A group of Australian scientists and physicists from the University of Wisconsin-Milwaukee (UWM) has employed state-of-the-art military hardware in a method that quickly identifies malaria parasites in blood samples as small as a single cell.
Researchers at Australia’s Monash University and the University of Melbourne came to Wisconsin to use unique imaging equipment created by UWM professor Carol Hirschmugl in order to investigate strategies for earlier diagnosis of the disease.
The scientists say the novel idea, published July 14 in the journal Analyst, could set a new gold standard for malaria testing. One of the most deadly diseases on the planet, malaria kills about a million people a year.
Hirschmugl’s equipment incorporates a special detector known as a Focal Plane Array (FPA), originally developed for anti-tank heat-seeking missiles.
Like the sensor in a large mega-pixel camera, the FPA detector recognizes pixels and is sensitive to the infrared spectrum. Hirschmugl has used it as part of equipment she developed, called Infrared Environmental Imaging (IRENI).
“With the detector we essentially get a mega-pixel camera for infrared, rather than visible light,” she says. “It is key to my system and the whole reason I built IRENI.”
‘Seeing’ with frequencies
The tool yields high-definition pictures of the kinds of molecules in a sample with exceptional clarity and speed.
In IRENI, the FPA detector is paired with a synchrotron as the camera’s light source. In a synchrotron, streams of speeding electrons emit continuous light across the entire electromagnetic spectrum so that researchers can note where certain wavelengths are most readily absorbed by the test material.
The malaria test was conducted using IRENI equipment at the Synchrotron Radiation Center at UW-Madison where light in the invisible mid-infrared range was absorbed at millions of locations in the blood sample.
Taken together, the data form a high-definition image which, once reassembled by a computer program, produces a “hyper-spectral map,” guiding scientists to the exact location of the target – those cells where the infrared signature produced by the parasites’ fatty acids appeared.
“Rather than having to look everywhere in a sample, this method points you to which cell is infected with the parasite and at which stage of the disease,” says Hirschmugl.
Early detection difficult
Lead researcher Bayden Wood, associate professor of biochemistry at Monash University, specializes in imaging biomolecules with a technique called Fourier Transform Infrared (FTIR) spectroscopy, which provides information on how they vibrate. He says a test that can catch malaria at its early stages is critical to reduce mortality and prevent the overuse of anti-malarial drugs.
The disease is often spotted only after the parasites have developed and multiplied in the body.
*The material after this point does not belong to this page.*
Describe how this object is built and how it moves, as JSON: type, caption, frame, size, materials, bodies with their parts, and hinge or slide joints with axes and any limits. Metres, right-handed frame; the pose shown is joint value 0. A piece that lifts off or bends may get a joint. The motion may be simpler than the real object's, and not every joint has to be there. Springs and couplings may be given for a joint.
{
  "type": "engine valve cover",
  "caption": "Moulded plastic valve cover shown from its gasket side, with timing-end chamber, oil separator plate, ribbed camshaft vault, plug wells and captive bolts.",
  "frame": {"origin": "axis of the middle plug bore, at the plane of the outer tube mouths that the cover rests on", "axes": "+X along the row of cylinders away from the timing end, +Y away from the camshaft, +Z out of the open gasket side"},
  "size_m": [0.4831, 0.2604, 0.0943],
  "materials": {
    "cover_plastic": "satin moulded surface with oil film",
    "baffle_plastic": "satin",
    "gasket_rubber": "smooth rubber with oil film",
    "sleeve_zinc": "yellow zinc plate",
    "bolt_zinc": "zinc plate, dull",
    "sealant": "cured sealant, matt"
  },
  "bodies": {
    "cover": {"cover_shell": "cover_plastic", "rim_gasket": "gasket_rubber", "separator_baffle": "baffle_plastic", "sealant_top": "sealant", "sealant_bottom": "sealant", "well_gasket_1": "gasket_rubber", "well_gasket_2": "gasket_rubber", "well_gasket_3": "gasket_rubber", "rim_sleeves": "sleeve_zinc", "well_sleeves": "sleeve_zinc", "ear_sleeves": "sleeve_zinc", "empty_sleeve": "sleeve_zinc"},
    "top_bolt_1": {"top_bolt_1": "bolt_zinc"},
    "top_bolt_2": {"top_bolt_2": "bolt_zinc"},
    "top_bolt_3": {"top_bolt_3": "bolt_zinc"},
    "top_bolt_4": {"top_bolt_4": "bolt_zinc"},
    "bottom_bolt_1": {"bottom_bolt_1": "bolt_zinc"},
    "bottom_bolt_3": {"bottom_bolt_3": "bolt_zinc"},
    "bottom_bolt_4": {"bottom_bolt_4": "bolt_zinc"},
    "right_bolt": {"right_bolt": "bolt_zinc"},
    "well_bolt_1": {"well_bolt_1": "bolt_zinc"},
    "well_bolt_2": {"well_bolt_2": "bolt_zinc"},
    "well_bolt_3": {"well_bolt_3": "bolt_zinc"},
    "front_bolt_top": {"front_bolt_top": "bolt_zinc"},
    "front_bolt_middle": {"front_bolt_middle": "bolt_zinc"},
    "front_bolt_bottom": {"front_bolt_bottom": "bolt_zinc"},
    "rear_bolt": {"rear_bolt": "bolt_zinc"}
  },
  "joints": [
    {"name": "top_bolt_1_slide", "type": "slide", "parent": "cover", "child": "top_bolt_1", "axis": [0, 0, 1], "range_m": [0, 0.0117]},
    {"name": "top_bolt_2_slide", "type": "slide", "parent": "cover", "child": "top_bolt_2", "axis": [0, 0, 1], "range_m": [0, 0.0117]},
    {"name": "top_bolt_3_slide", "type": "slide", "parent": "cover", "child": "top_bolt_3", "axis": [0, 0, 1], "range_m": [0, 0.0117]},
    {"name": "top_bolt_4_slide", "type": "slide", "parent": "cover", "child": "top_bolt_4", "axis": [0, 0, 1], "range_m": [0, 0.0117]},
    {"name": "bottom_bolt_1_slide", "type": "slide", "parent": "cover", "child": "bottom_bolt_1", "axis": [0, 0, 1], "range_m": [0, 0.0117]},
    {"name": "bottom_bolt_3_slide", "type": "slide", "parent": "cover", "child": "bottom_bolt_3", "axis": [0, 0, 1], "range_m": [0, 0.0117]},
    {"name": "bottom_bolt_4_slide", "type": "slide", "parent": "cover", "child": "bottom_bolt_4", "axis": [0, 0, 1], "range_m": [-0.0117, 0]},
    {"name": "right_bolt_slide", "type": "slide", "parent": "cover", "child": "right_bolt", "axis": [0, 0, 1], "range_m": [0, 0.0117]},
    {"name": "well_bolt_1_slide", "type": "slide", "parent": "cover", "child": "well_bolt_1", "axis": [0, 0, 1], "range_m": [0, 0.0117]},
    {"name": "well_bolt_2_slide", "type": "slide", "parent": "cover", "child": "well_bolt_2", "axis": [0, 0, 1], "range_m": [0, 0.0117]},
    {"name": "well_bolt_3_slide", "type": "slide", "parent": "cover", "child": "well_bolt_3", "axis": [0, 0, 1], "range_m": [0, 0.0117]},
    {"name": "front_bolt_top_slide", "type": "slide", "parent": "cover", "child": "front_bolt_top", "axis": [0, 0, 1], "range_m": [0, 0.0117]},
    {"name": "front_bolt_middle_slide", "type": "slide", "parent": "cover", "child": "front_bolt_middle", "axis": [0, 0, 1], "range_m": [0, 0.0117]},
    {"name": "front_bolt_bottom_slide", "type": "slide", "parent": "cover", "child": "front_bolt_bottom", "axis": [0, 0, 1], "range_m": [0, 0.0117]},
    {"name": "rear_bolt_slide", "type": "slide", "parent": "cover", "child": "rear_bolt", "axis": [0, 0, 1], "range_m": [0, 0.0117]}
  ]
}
This test could make an impact if it results in large-scale screening to identify carriers of the malaria parasite who do not display the disease’s classic fever-type symptoms, says Leann Tilley, professor of biochemistry and molecular biology at the University of Melbourne.
If those carriers are treated before symptoms appear, it will keep the disease from spreading quickly within a community.
In the next phase of research Wood’s team will work with Professor Patcharee Jearanaikoon from the Khon Kaen University in Thailand to test the new technology in hospital clinics.
For Hirschmugl, the test demonstrated the medical applications of IRENI, though she acknowledges that synchrotron-based imaging is not practical for use in developing countries where malaria poses the biggest threat.
“The hope is to keep pushing the commercial technology to improve,” she says. “The quality of what is available commercially now has improved because of our research so far.”